Me lo sono chiesta, prendendo spunto da una notizia di qualche tempo fa il cui titolo recitava: “La storia di Sabina Berretta: “A Catania non ho ottenuto neppure il posto da bidella, oggi dirigo un centro di ricerca ad Harvard”
Ma bastava leggere l’articolo per rendersi conto che la Berretta da diplomata non aveva superato il concorso da bidella ma, dopo la laurea, aveva vinto quello decisamente più ambito per ottenere una borsa di studio dell’italianissimo CNR (Centro nazionale di ricerche), grazie alla quale aveva potuto studiare negli USA, dove poi era rimasta.
“Sabina è riuscita a vincere una borsa di ricerca per studiare un anno all’estero e scelse gli Stati Uniti. Vinsi una borsa del Cnr. Scelsi il Mit di Boston. Andò bene: scaduta la borsa, ero stimata e mi tennero.”
Un titolo quindi fuorviante.
Tuttavia, il giornale non può essere accusato di aver pubblicato una bufala poiché l’articolo chiarisce tutto. Ma quanti si fermano al titolo e non leggono oltre? Direi la maggior parte.
Già da qualche tempo ho notato una certa tendenza ad incoraggiare i nostri “cervelli” a fuggire all’estero da parte di testate giornalistiche che fanno capo e sostengono gli interessi di grandi gruppi industriali.
Spesso arrivano persino a raccontare vere e proprie bufale. Come la notizia di un medico che non aveva trovato lavoro in Italia e in Inghilterra era diventato primario di un ospedale, oppure quella di un giovane laureato in lettere che non aveva superato il concorso per diventare insegnante ed aveva poi ottenuto una cattedra di italiano in una prestigiosa università di Cambridge.
Ora, chi conosce un po’ il sistema universitario britannico sa bene quanto sia difficile per i docenti ottenere una “tenure”, ci vogliono anni e anni di insegnamento e di valutazioni positive. Quindi, insospettita, ho fatto una ricerca sul sito dell’università e dell’ospedale ed ho scoperto che il sedicente professore universitario di Cambridge era un “language instructor” con contratto a tempo determinato, e che il “primario” nella lista degli impiegati dell’ospedale non era nemmeno indicato come M.D. (medical doctor) ed era assunto anche lui con contratto a tempo determinato.
Giornali e politici citano statistiche in cui la percentuale dei giovani disoccupati in Italia ha raggiunto la spaventosa cifra del 40% ma basta leggere a quale fascia di età questi dati si riferiscono per porsi qualche domanda: infatti indicano i giovani di età compresa tra 15 e 24 anni, quando la maggior parte di loro studia ancora visto che l’obbligo scolastico arriva fino a 16 anni.

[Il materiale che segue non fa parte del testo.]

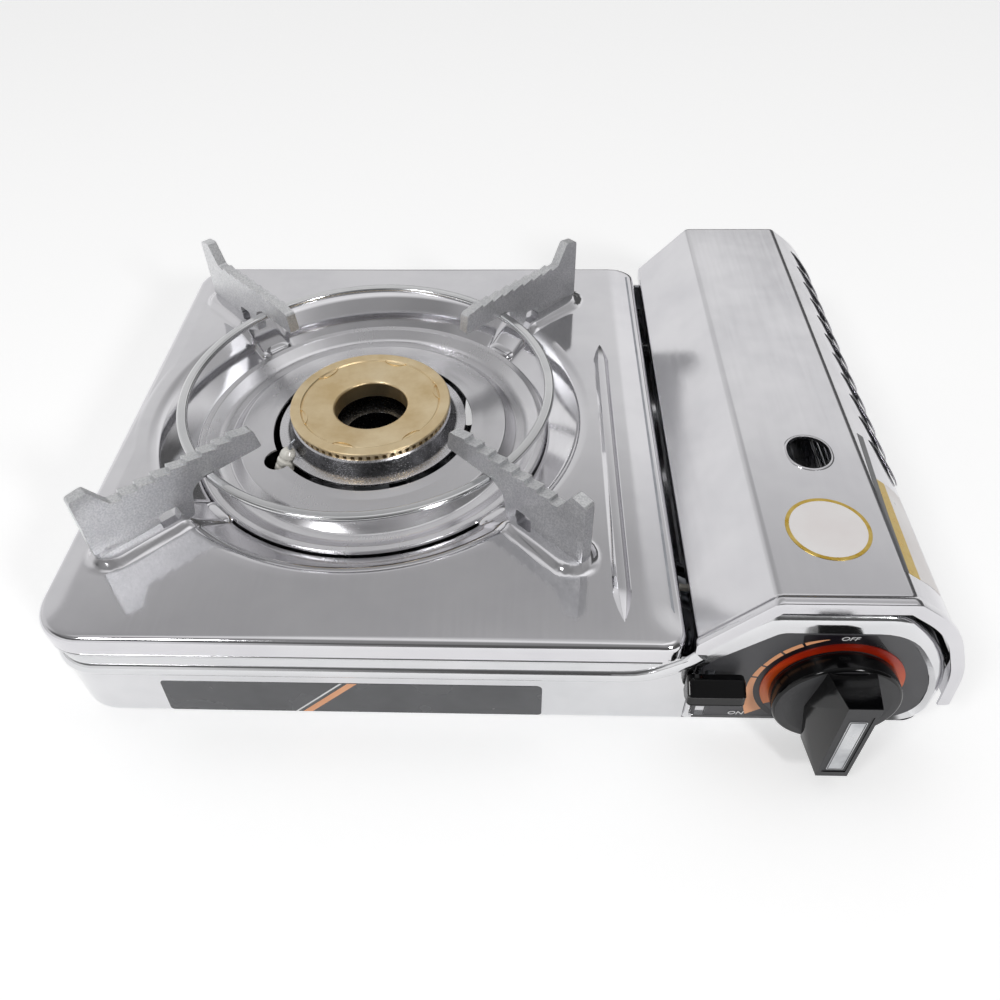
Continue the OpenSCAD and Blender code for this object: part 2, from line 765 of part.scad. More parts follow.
module cartridge_socket() {
    color("goldenrod")
    difference() {
        union() {
            along_y(body_y + 12, 9) translate([bay_x, bay_z]) circle(r = 6);
            along_y(body_y + 20, socket_y - body_y - 20) translate([bay_x, bay_z]) circle(r = 9);
        }
        along_y(socket_y - 6, 6 + over) translate([bay_x, bay_z]) circle(r = 2.1);
        along_y(body_y + 11, 14) translate([bay_x, bay_z]) circle(r = 1);
        along_y(socket_y - 1.6, 1.6 + over) translate([bay_x, bay_z]) circle(r = 4.5);
    }
}

module socket_seal() {
    color("black")
    along_y(socket_y - 1.6, 1.2) translate([bay_x, bay_z]) difference() {
        circle(r = 4.5);
        circle(r = 2.3);
    }
}

module gas_jet() {
    color("goldenrod")
    outlet() translate([0, 0, 17]) {
        cylinder(r = 3.2, h = 4);
        translate([0, 0, 4]) cylinder(r1 = 3.2, r2 = 1.6, h = 3);
    }
}

module governor_bracket() {
    color("silver")
    difference() {
        union() {
            translate([bay_x - 12, body_y - 2, floor_z]) cube([30, 24, 1.5]);
            translate([bay_x - 8, body_y + 4, floor_z]) cube([16, 1.5, bay_z - floor_z]);
            translate([bay_x - 8, body_y + 14, floor_z]) cube([16, 1.5, bay_z - floor_z]);
        }
        along_y(body_y - 3, 30) translate([bay_x, bay_z]) circle(r = body_r);
        translate([bay_x, body_y + 9, tube_z - 9]) cylinder(r = 8, h = 20);
        outlet() cylinder(r = 5, h = 20);
        floor_screw_holes();
    }
}

// --- Burner ------------------------------------------------------------------------------------
module mixing_tube() {
    run = tube_len - neck_r - mouth_gap;
    color("gray")
    difference() {
        translate(jet_at) rotate([0, 90, tube_angle]) translate([0, 0, mouth_gap]) difference() {
            rotate_extrude() polygon(open_path([
                [tube_r + 3, 0], [tube_r + 3, 2, 2], [tube_r, 10, 8], [tube_r, run + 3],
                [tube_r - 1.2, run + 3], [tube_r - 1.2, 10, 8], [tube_r + 1.6, 2, 2], [tube_r + 1.6, 0]
            ]));
            for (a = [0, 180]) rotate(a) translate([tube_r - 3, -2.5, 14]) cube([8, 5, 9]);
        }
        translate([burner_x, burner_y, neck_z - over]) cylinder(r = neck_r, h = 40);
    }
}

module burner_cup() {
    z0 = flange_z - 1.2;
    color("dimgray")
    difference() {
        translate([burner_x, burner_y, 0]) rotate_extrude() polygon([
            [0, neck_z], [neck_r, neck_z], [neck_r, z0 - 7], [30, z0 - 2.5], [flange_r, z0],
            [flange_r, z0 + 1.2], [head_r + 2, flange_z + 0.6], [head_r - 0.4, head_seat - 1.4],
            [head_r, head_seat - 0.8], [head_r - 0.6, head_seat], [head_r - 1.8, head_seat],
            [head_r + 0.4, flange_z], [30, z0 - 0.5], [neck_r - 1.5, z0 - 5], [neck_r - 1.5, neck_z + 1.5],
            [0, neck_z + 1.5]
        ]);
        translate([burner_x, burner_y, tube_z]) rotate([0, 90, tube_angle + 180])
            cylinder(r = tube_r - 1.2, h = neck_r + 5);
        translate([burner_x, burner_y, 0]) rotate(electrode_angle) translate([electrode_at, 0, z0 - 2])
            cylinder(r = 6.6, h = 8);
    }
}

module burner_head() {
    color("burlywood")
    translate([burner_x, burner_y, head_seat]) difference() {
        rotate_extrude($fn = 96) polygon([
            [head_hole_r, 4.1], [head_hole_r + 0.4, 4.1], [head_r - 5.2, 4.1], [head_r - 4.9, 3.8],
            [head_r - 4.6, 4.1], [head_r - 1.2, 4.1], [head_r, 3.4], [head_r, 2.8], [head_r - 1, 2.4],
            [head_r - 1, 0], [head_r - 3.4, 0], [head_r - 3.4, 2.2], [head_hole_r + 4, 2.2],
            [head_hole_r + 2, -6], [head_hole_r, -6]
        ]);
        for (i = [0:slot_count - 1]) rotate(i * 360 / slot_count)
            translate([head_r - 5, -slot_w / 2, 0.2]) cube([6, slot_w, slot_h]);
    }
}

module burner_stand() {
    color("silver")
    difference() {
        union() {
            for (s = [-1, 1]) translate([burner_x, burner_y + s * 24, 0]) {
                translate([-8, -0.75, floor_z]) cube([16, 1.5, flange_z - 8 - floor_z]);
                translate([-8, s > 0 ? 0 : -16, floor_z]) cube([16, 16, 1.5]);
            }
        }
        translate([burner_x, burner_y, 0]) rotate_extrude() polygon([
            [0, flange_z - 8.2], [neck_r, flange_z - 8.2], [30, flange_z - 3.7], [30, plate_z], [0, plate_z]
        ]);
        floor_screw_holes();
    }
}

module electrode_ceramic() {
    color("white")
    translate([burner_x, burner_y, 0]) rotate(electrode_angle) translate([electrode_at, 0, 29]) {
        cylinder(r = 3, h = 13);
        translate([0, 0, 13]) rotate([0, -25, 0]) {
            cylinder(r = 3.4, h = 6);
            translate([0, 0, 6]) cylinder(r1 = 3.4, r2 = 2, h = 5);
        }
    }
}

module electrode_tip() {
    color("silver")
    translate([burner_x, burner_y, 0]) rotate(electrode_angle) translate([electrode_at, 0, 42])
        rotate([0, -25, 0]) translate([0, 0, 11]) {
            cylinder(r = 0.8, h = 3.6);
            translate([0, 0, 3]) rotate([0, -32, 0]) cylinder(r = 0.6, h = 2.8);
        }
}

module igniter_lead() {
    color("white") swept_tube(smooth_path(lead_points, 5), lead_r, 8);
}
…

Non è difficile capire il vantaggio per le aziende di far fuggire i “cervelli” italiani sostituendoli con lavoratori stranieri con minori pretese.
Questa tattica è talmente efficace che molti giovani diplomati e laureati italiani, convinti di non trovare lavoro in Italia nemmeno lo cercano e scappano all’estero finendo per farsi sfruttare come camerieri o lavapiatti in attesa della grande occasione. Un po’ come succede a molti giovani africani convinti di trovare l’Eden in Europa.
Molte ditte cercano invano personale e non si presenta nessuno, ospedali hanno carenza di infermieri e assumono stranieri.
Alcune lauree sono oggigiorno richiestissime; chi si laurea in ingegneria, informatica, matematica o economia & commercio con votazione di 110 e lode viene contattato direttamente dalle ditte tramite Almalaurea o Linkedin. Meno facile trovare un impiego per i laureati con punteggio basso o con lauree umanistiche ovviamente, ma è stato sempre così ed è così in tutti i Paesi del mondo.
Abbiamo, ad esempio, un sistema di ITS (Istituti Tecnici Superiori) che molti paesi ci invidiano e cercano di copiare, in grado di formare professionisti eccellenti con una percentuale di occupazione del 82% eppure quasi nessuno li conosce in Italia e sono frequentati da appena il 2% degli studenti di livello terziario.
Ben venga un periodo di formazione o di lavoro all’estero, che apre la mente e offre nuove prospettive, ma non deve costituire una fuga. I nostri giovani sono apprezzati all’estero perché li formiamo bene. In ogni caso, sarebbe utile dare informazioni ai giovani sugli sbocchi professionali offerti anche nel proprio paese dai percorsi di studi.
In fin dei conti, la mission dei giornali non dovrebbe essere quella di informare in maniera corretta e obbiettiva?